Small
farms
Reconstruction by Way of the Soil

by G.T. Wrench

Chapter 19

Russia, South Africa, Australia

Russia

The land of European Russia is not complicated. It is the direct extension of Belt No. 1 of Asia, described in Chapter 6. Its sea-coasts are too limited and removed from the open ocean to alter its essential character, which, with its situation between Asia and Europe, directed the history of the Russians.

Its physical map is, therefore, mostly tinted green, indicating an elevation up to five hundred feet. It has two irregular areas of yellow, of elevation up to two thousand feet running north and south; one to the west, the second to the east. The eastern is intersected by a thin strip of light brown, of elevation up to five thousand feet, the Ural Mountains. These west and east areas are in latitude 60 degrees joined by a transverse yellow band. The three areas form the watersheds of Russia's rivers. Two considerable rivers, the Dwina and the Petchora, open into the Arctic Ocean, but the largest Russian rivers, unlike those of Siberia, run south. The Volga rises from all three watersheds, west, east and transverse, and runs into the Caspian, its last section in the Caspian Tract being actually below sea level. The Don rises from the eastern side of the west yellow area, and the Dnieper from its western side, and also by its big tributary, the Pripet, from the northern Carpathian Mountains outside Russia. Both flow into the Black Sea. The Dniester, also entering the Black Sea, forms the south-western boundary of Russia.

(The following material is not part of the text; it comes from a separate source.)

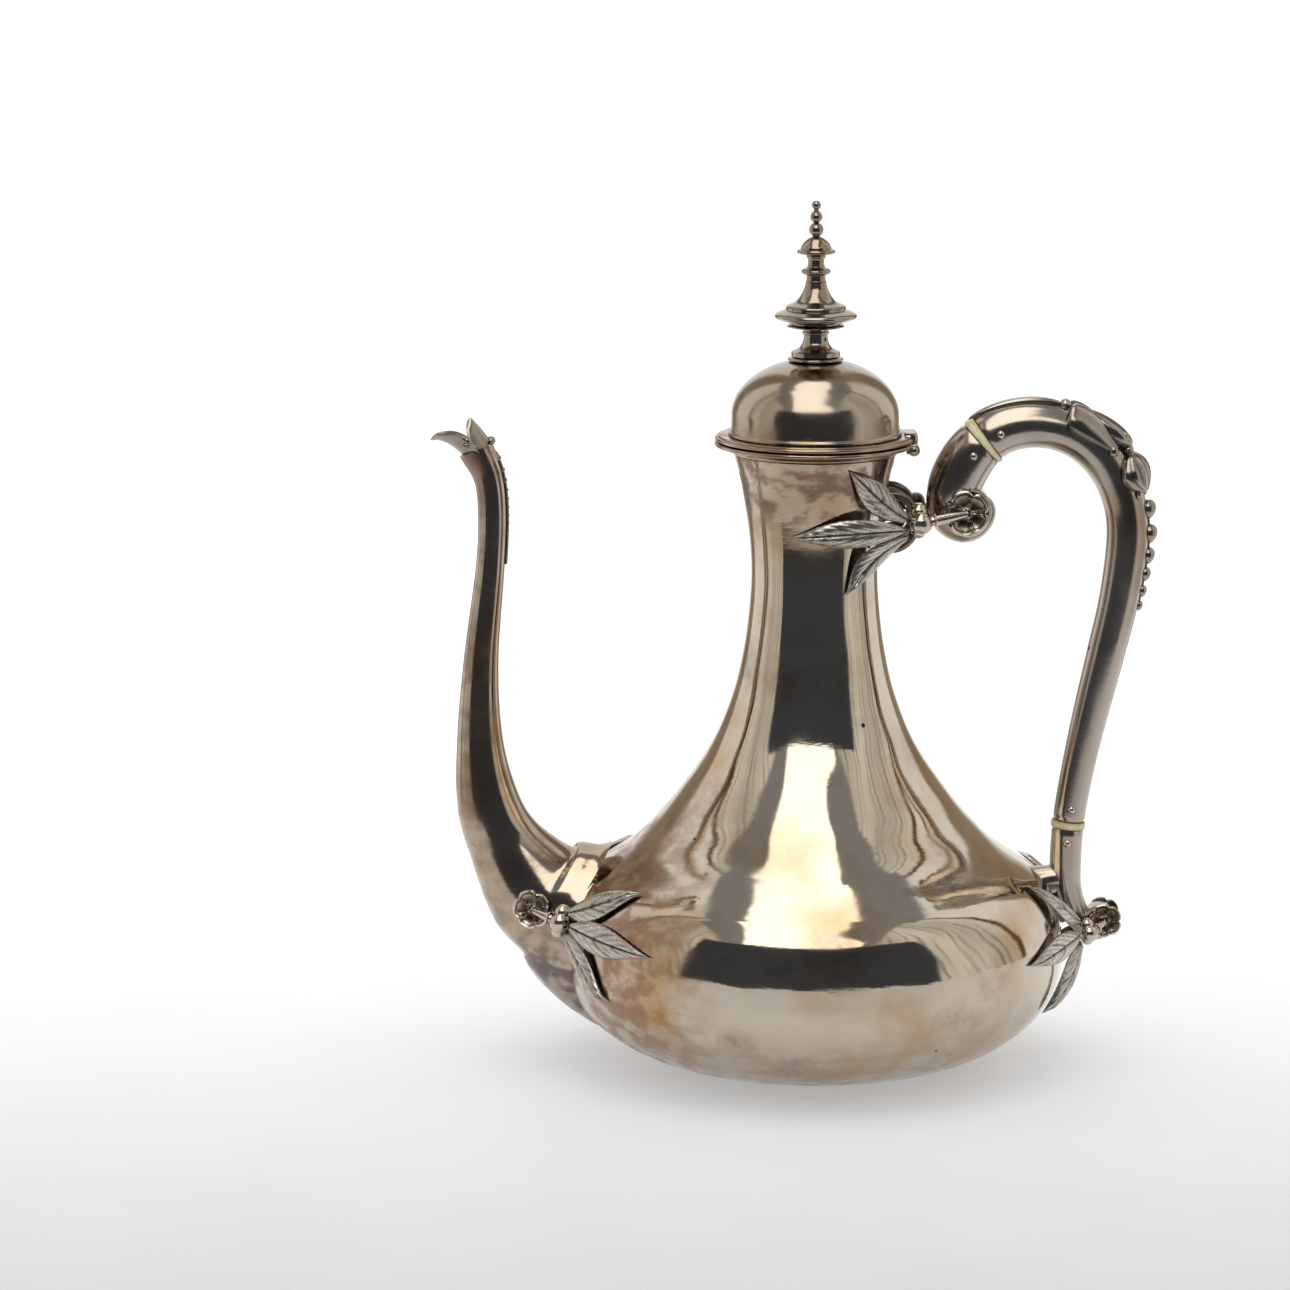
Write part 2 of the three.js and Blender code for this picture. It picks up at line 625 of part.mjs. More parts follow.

Russia is thus an extension of the Siberian Plain, made European by the Ural Mountains. South-east Russia, with the Caspian Tract, is the European extension of the Asiatic Kirghiz Steppes. Through the Steppe country many Nomads of Asia passed into Europe and, at a later time, Russians passed into Asia.

At the time of the last Glacial Age, nearly all European Russia was covered with ice. As the ice receded, Russia emerged in a sodden condition of boggy lands and lakes, the abundant waters of which were drained away by the great rivers.

In the drying up of the Post-Glacial epoch, Russia slowly attained to the condition of being habitable to men. European Russia is now divided into three belts.

Firstly there is the northern belt, with its Arctic tundra cap, with a long winter, a brief summer and a saturated, boggy soil. It offers only the most limited opportunities for farming.

The central belt has a more equable climate than the other two. Its soil is capable of receiving and storing water to a considerable depth, and it gets an abundance of water in the spring from the melting of the snows. Its surface then becomes a sea of mud, but five or six months of open season follows; the surface dries, and so becomes cultivable by men. This central belt, which contains the capital and other manufacturing towns, constitutes the farmed, but food-deficient area of Russia.

For these two deficient belts, Russia is compensated by the third or southern belt, the food-surplus area. Here the season of freedom from snow lasts up to nine months. Here also the extremes of heat and cold are greater than are those of the central belt. So dry is it at times, from the heat and the hot winds which sweep into it from Central Asia, that it is subject to drought. But its soil is rich, and that of the Black Earth Zone, immediately south of the middle belt, is the granary of Russia.

Russian agriculture began in the middle belt, the belt of forests. It was not until the reign of Ivan IV (A.D. 1533-84) that the grain land was reached. Sir Bernard Pares in his most instructive A History of Russia, 1944, states that the Russian peasants were peaceful men, seeking to cultivate land without interference. They would clean a piece of land along the bank of a river, burning down the trees and digging out the stumps. They would erect a colony of a few houses, keeping close to the river for fishing and transport. In the north they met the Finns, then entirely unorganized, and they established friendly relations, with them. 'The Russian peasant', says Pares, 'was a man of peace and he did not come to start new conflicts, but to avoid them.'

But they were not left at peace by their rulers at Kiev and Moscow for the reason that they were the source of the greater part of the wealth of a poor country and, secondly, because the army was recruited from them.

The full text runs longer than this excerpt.